06 Jul 2024 7 minute read
Still from Jack’s debut solo, Breathe

Stephen Price

A talented Welsh poet is making waves across UK radio stations with an anthemic new single detailing his mental health struggles – set against a backdrop of ‘banging and beautiful’ urban production.

Jack Jones recently released his hard-hitting contemporary poetry track, Breathe – finding an instant fan in Huw Stephens, who gave the powerful song its debut on his BBC6 Music show.

The track is taken from Jack’s debut solo album ‘Jack Jones’ released on 20 September, followed by a UK headline tour in November.

Much like the first Specials album at the turn of the 1980s, you can imagine ‘Jack Jones’ being important to youngsters trying to navigate the problems of today – many of whom will feel less alone thanks to his candid lyrics detailing ongoing struggles with his mental health.
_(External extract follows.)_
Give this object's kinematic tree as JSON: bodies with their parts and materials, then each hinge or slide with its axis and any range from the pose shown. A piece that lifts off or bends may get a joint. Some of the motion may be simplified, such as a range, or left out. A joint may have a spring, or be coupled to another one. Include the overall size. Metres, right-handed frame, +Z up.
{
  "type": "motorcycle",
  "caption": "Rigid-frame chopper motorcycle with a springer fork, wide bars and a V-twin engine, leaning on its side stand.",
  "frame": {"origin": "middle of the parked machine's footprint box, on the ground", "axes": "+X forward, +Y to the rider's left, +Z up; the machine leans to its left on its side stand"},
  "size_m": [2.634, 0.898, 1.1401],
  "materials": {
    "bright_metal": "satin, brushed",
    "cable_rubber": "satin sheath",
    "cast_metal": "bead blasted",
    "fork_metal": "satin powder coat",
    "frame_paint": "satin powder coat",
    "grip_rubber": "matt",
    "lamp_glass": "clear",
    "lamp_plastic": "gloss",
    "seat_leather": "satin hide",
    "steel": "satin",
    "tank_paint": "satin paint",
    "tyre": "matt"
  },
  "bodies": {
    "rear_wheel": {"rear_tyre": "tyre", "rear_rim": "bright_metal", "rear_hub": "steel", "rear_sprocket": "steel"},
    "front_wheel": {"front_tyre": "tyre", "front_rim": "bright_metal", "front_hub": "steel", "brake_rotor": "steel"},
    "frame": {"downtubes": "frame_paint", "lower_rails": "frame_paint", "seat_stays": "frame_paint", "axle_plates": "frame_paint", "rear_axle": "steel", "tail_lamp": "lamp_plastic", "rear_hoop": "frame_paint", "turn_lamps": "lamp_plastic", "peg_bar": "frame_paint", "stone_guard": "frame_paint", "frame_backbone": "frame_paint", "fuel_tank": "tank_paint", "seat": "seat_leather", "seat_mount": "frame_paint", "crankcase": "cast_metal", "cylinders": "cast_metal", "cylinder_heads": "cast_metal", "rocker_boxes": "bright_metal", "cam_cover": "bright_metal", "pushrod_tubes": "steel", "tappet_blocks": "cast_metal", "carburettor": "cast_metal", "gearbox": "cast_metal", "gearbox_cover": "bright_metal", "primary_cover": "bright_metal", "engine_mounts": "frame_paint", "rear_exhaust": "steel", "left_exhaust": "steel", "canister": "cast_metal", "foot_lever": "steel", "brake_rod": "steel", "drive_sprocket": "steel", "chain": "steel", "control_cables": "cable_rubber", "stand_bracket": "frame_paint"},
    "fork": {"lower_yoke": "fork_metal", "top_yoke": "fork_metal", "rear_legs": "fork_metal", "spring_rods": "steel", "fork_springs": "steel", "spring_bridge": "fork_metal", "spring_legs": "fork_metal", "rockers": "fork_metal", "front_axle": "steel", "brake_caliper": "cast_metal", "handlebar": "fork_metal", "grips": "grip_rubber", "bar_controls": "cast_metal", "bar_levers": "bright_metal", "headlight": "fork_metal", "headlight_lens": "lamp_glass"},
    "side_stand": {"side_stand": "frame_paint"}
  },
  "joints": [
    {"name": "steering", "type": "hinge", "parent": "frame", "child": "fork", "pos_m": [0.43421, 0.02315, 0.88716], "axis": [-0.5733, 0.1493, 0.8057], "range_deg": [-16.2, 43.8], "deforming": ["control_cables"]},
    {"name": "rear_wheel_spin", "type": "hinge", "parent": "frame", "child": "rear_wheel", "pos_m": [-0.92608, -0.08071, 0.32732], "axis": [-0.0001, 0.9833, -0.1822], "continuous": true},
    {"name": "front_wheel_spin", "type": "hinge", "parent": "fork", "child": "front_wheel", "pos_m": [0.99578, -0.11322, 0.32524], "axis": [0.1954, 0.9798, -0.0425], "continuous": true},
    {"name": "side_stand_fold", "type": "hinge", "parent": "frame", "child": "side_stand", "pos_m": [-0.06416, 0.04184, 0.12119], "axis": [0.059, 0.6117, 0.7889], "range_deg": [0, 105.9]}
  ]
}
Jack Jones has already enjoyed Top 10 success with Trampolene on the Independent Album Charts with three Top 10 Albums, hit the road as special guest to Liam Gallagher at the personal request of the iconic frontman, supported The Libertines on an Arena Tour as ‘Tour Poet’ and had the honour of being the first act to headline Swansea Arena.


For this album, Jack put away his guitar and embraced a fresh and contemporary sound, bringing to life his hard-hitting state of the nation poems of existential fear and loathing.

His lyrics tackle many of today’s burning issues: mental health, drug addiction, mortality, and the tortuous demands of technology, but there’s also joy and hope in there.

With some of his catchiest tunes so far, it’s a record that’ll both open up this natural-born star to untapped audiences, and reveal hidden depths to those already ‘on the team’.

Jack Jones. Credit: Daniel Quesada

Speaking about Breathe, Jack said:  “I’m sure we all try to slay the beast, conquer the madman and feed the angel living inside us. But I think you can only abuse the body and the mind for so long before it says “No More!” And it humbles you.

“That’s when you have to make a choice. Is it the end or the beginning? The idea of this song was written after my first panic attack – at a time when I didn’t care about having a career in music or even being a writer anymore, I just prayed to be okay and to make it through the day.

“Luckily, sometimes, out of the darkest places, glimmers can appear, and that’s what this song is…a chapter of resilience, finding a way to keep going, finding a way to believe in a future, finding a way to breathe. It saved me and I would hope it may help others too.”


For the Breathe video, Jack decided to go into training to be the first Welsh astronaut, his trip to the moon (in his head) is planned for the first half of the 21st Century. The video was directed by filmmaker Barnaby Fairley.

Jack said: “Who wouldn’t want to roam the streets of London in a space suit…it felt weirdly freeing.”

Jack Jones. Credit: Daniel Quesada

The album will be available on vinyl in multiple colour formats, CD and digital download and was co-written, produced and mixed by Adam French.

Also available will be Jack Jones’s new book ‘Tour Diaries’ Volume 1 featuring Jack’s time with Trampolene, The Libertines and Peter Doherty & The Puta Madres.


Jack Jones is a compulsive wordsmith, an obsessive jotter-down of phrases, and weird things that people say. Across three studio albums and a hatful of singles and EPs since 2013, his work with Trampolene has always drawn from this humungous, ever-accumulating verbal resource. On his own, he has also published a novel (2023’s ‘Swansea to Hornsey’) and recited poems and delivered spoken-word onstage.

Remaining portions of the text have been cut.